И Всеволод Васильевич, вынув блокнот и пересадив Витю на другое колено, всем своим большим телом нагнулся к Кузнецову. Тот с недоверием стал смотреть в блокнот на линейки и кружки, появляющиеся под карандашом дяди Севы. Некоторое время он и слушал рассеянно: все это известно, а дальше что? Но вот у каждого пятого кружочка стал появляться шестой.
— Понимаете? Добавочная люлька для необязательной детали, — сказал Всеволод Васильевич. — Кто хочет, кто может, кто выиграл время на обработке обязательной детали.
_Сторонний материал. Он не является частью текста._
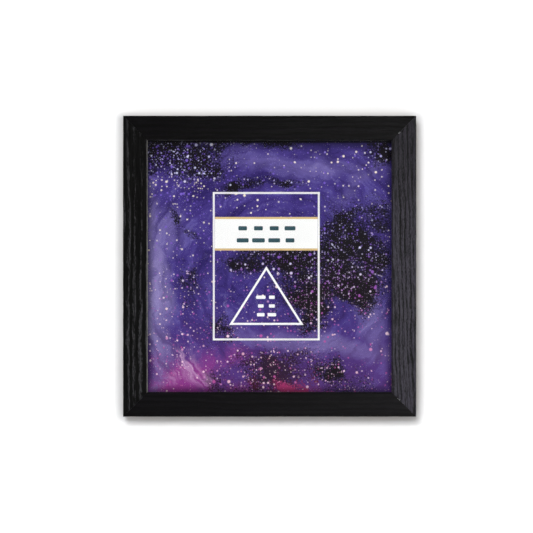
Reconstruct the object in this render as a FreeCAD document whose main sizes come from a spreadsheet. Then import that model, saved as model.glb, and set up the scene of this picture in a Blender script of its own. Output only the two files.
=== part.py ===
import FreeCAD, Part
import os

import Sketcher
from FreeCAD import Placement, Rotation, Vector

# A wall frame for one trading card: four mitred rails with V-nails, a clear glazing sheet, a printed mat
# with a bevelled window, the card in its pocket board, a backboard held by bendable tabs, and a sawtooth
# hanger. The origin is the middle of the underside, X runs to the right seen from the front, the front
# faces -Y and Z is up. Millimetres.

SIZES = {
    # Rails: one flat moulding for all four
    "FrameWidth": 174.0,
    "FrameHeight": 178.6,
    "FrameDepth": 18.0,
    "RailWidth": 14.5,         # outer edge to sight edge
    "LipThickness": 4.0,       # front face to the step that the glazing bears on
    "LipReach": 4.5,           # how far the lip covers the sheets behind it, with their play
    "OuterRound": 0.8,         # eased outer edge of the face
    "BackRound": 0.5,          # eased outer edge of the back
    "SightBevel": 0.7,         # bevel round the sight edge
    # Sheets in the rebate
    "SheetPlay": 0.8,          # free play between the sheets and the rebate walls
    "GlazingThickness": 1.5,
    "MatThickness": 1.15,      # also the width of the window's bevel
    "WindowWidth": 63.7,       # at the printed face
    "WindowHeight": 88.4,
    "WindowShift": 2.0,        # the window's middle lies this far left of the frame's
    "PocketThickness": 0.4,
    "BackboardThickness": 3.0,
    # Card
    "CardWidth": 63.5,
    "CardHeight": 88.9,
    "CardThickness": 0.32,
    "CardCorner": 3.18,
    "CardPlay": 0.25,          # round the card in its pocket
    # Bendable tabs, two a rail
    "TabWidth": 8.0,
    "TabThickness": 0.5,
    "TabReach": 10.5,          # length lying on the backboard
    "TabDriven": 5.5,          # length driven into the rebate wall, with its point
    "TabPoint": 2.6,
    "TabCorner": 1.2,
    "TabSpacing": 92.0,        # between the two tabs of a rail
    # V-nails, one a corner
    "VNailSpread": 7.6,        # across the mitre
    "VNailRise": 3.0,          # of the two arms, along the mitre
    "VNailFlange": 1.2,        # the ends, turned along the mitre
    "VNailThickness": 0.5,
    "VNailLength": 7.0,        # driven in from the back
    "VNailSetback": 7.2,       # of the V's point from both outer faces
    # Sawtooth hanger
    "HangerHeight": 8.0,
    "HangerThickness": 0.8,
    "HangerLift": 1.6,         # gap behind the raised middle
    "HangerFoot": 7.5,         # flat foot at each end
    "HangerDrop": 1.0,         # below the frame's top
    "HangerCorner": 1.6,
    "BendRadius": 0.4,         # inside of the four bends
    "ToothCount": 9,
    "ToothPitch": 3.0,
    "ToothWidth": 2.5,         # mouth of a notch between two teeth
    "ToothDepth": 1.8,
    # Hanger nails
    "NailInset": 3.6,          # from the foot's end
    "NailShank": 1.3,
    "NailPlay": 0.25,          # round the shank in the foot's hole
    "NailLength": 9.5,         # below the head
    "NailPoint": 1.6,
    "NailHead": 3.4,
    "NailRim": 0.25,
    "NailDome": 0.75,
}

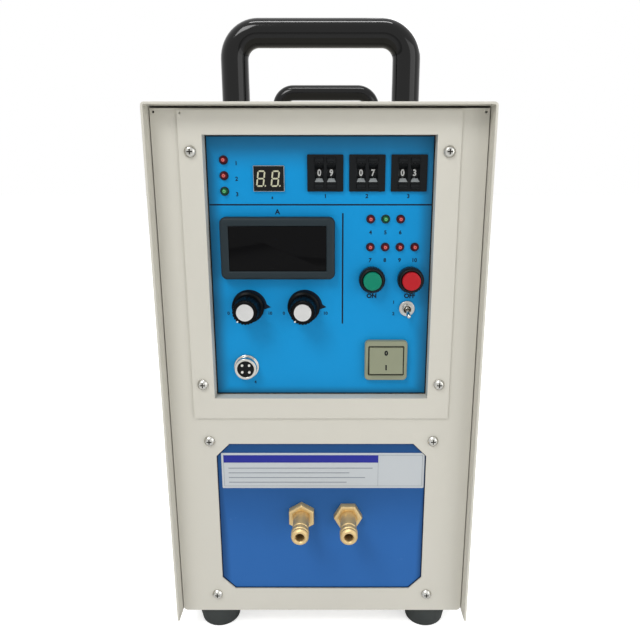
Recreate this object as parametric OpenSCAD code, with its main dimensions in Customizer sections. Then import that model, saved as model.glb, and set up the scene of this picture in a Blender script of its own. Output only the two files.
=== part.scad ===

Это, возможно, еще не идеал, может, для дифференциации к добавочной надо еще добавочную, но обувь, я знаю, уже так делают… Вот пригодно ли это к вашей продукции?
И тут Кузнецов, насупившись, стал внимательно смотреть в блокнот, на карандаш, от которого ходила длинная, перечеркивающая бумагу тень.
Он сидел полуобернувшись к Всеволоду Васильевичу, и загорелое лицо его с толстыми губами было все, до белков глаз, в красном свете заката.